23.05.2007

Stuart Woods: "Pod taflą jeziora"


John Howell, niegdyś gwiazda dziennikarstwa i laureat nagrody Pullitzera, przeżywa kryzys twórczy, małżeński i ogólnie życiowy. Za namową szwagra podejmuje się chałtury: ma napisać autobiografię pewnego potentata z branży fastfoodów, któremu zamarzyła się prezydentura USA. Szwagier udostępnia mu na czas pracy swój letni domek malowniczo położony nad jeziorem w górach Georgii nieopodal uroczego miasteczka Sutherland. Ta pozornie sielankowa okolica skrywa jednak mroczne tajemnice, a miejscowa elita nie chce dopuścić do ich ujawnienia. Miasteczkiem rządzi niepodzielnie jego założyciel i inicjator budowy zapory, który stworzył sztuczne jezioro zalewając wioskę w dolinie. Nocą na dnie jeziora pojawia się oświetlony dom, a chatę nawiedza zjawa nastoletniej dziewczynki. Na dodatek tutejszy szeryf ponoć macza palce w przemycie narkotyków. W Howellu budzi się na nowo dziennikarska żyłka i postanawia rozwikłać zagadkę.

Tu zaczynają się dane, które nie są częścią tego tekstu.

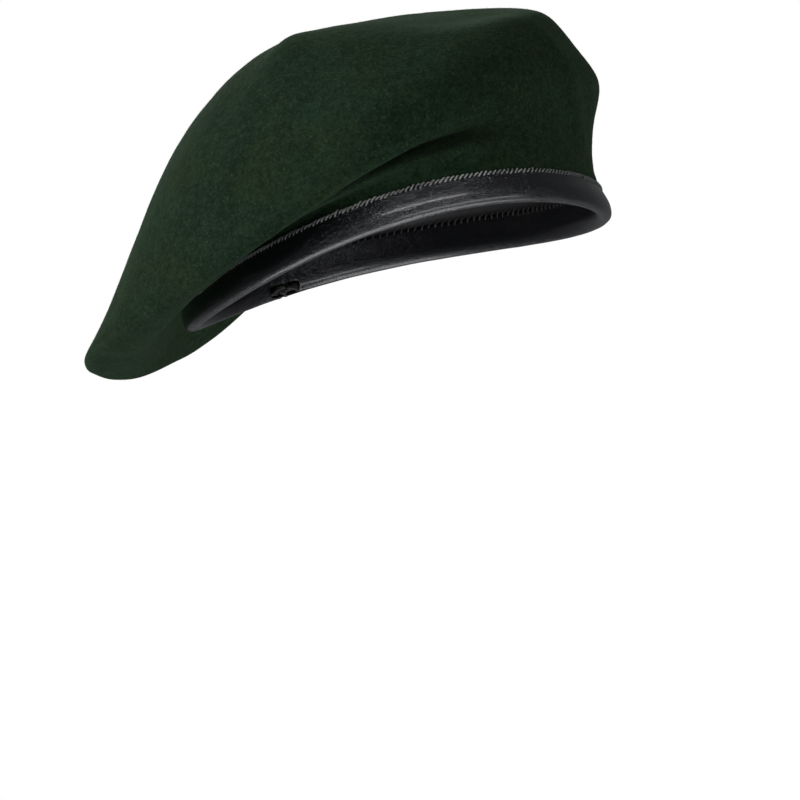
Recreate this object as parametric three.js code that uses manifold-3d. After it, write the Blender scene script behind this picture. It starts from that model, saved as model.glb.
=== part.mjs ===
// A felted wool military-style beret, worn pulled down to the wearer's right.
//
// Frame, in millimetres: +Z is up along the axis of the head opening, -Y is the wearer's front and
// +X the wearer's left. The origin is the centre of the head opening, level with the lower edge of
// the leather binding. Angles run round the opening from +X, seen from above: 90 is the back of the
// head, 180 the wearer's right and 270 the front.
//
// Every ring and shell is drawn over the same ellipse, the middle of the felt wall. "out" is a
// distance outside that ellipse, and the whole lower edge rises and falls by BAND_DIP as it passes
// round the head.

import * as THREE from 'three';
import { mergeVertices } from 'three/addons/utils/BufferGeometryUtils.js';
import Module from 'manifold-3d';

const wasm = await Module();
wasm.setup();

// Driving dimensions.
const OPENING_X = 79;            // half width of the felt wall's middle line, ear to ear
const OPENING_Y = 96;            // half length of the same line, front to back
const BAND_DIP = 6;              // how far the lower edge rises and falls round the head
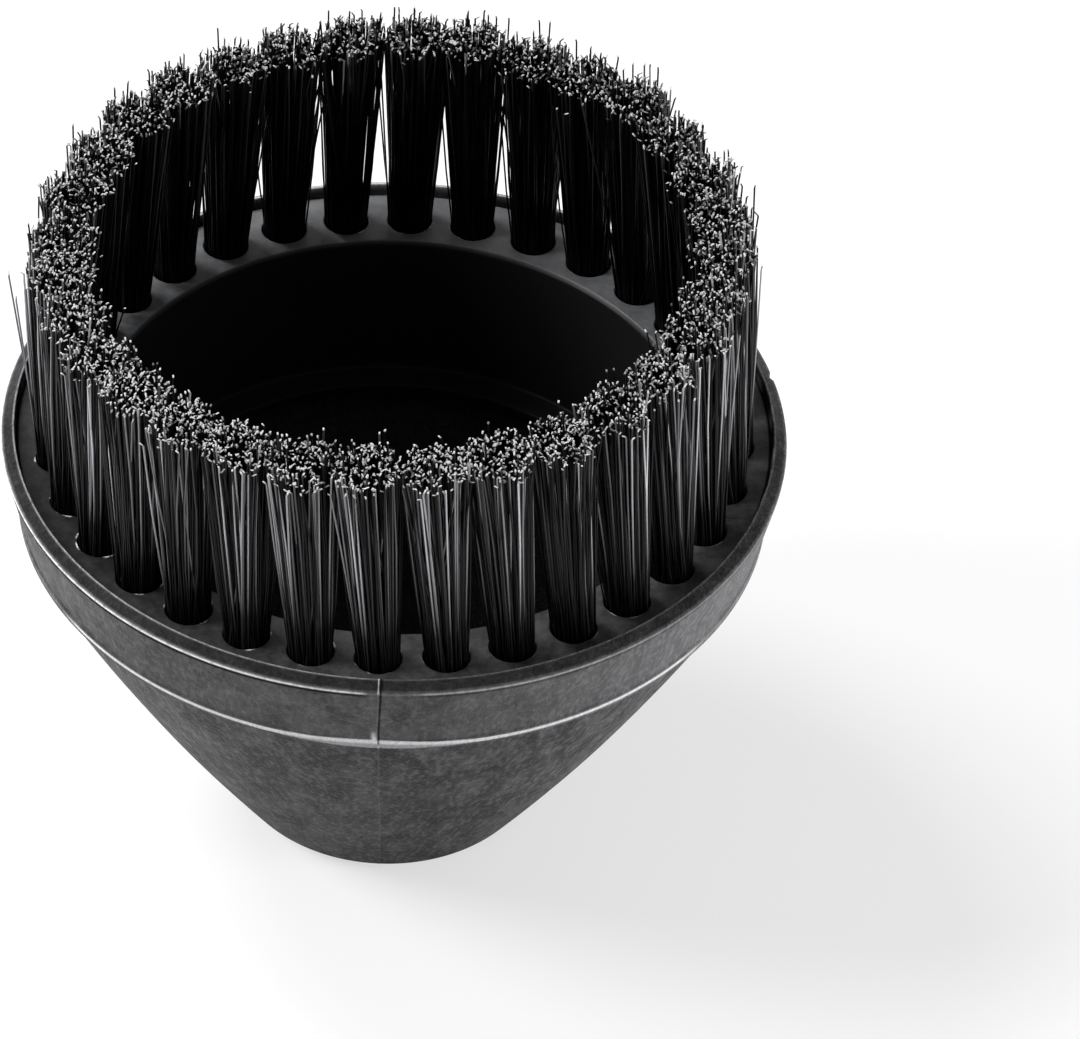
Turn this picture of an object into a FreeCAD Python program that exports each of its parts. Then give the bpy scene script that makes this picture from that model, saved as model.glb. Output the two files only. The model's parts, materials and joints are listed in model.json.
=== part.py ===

"Pod taflą jeziora", pomimo występowania sił nadprzyrodzonych, trudno uznać za horror: nie przeraża, ale intryguje i z każdym rozdziałem coraz bardziej wciąga. To raczej powieść sensacyjna, zawierająca wątek kryminalny z domieszką zjawisk paranormalnych. Mimo, że sama historia jest ciut wydumana, Woods opowiada ją w bardzo dobrym stylu, żywym, obrazowym językiem, z poczuciem humoru. Są tu ciekawe postacie i świetnie uchwycony koloryt lokalny. I zaskakujące zakończenie. Czegóż chcieć więcej?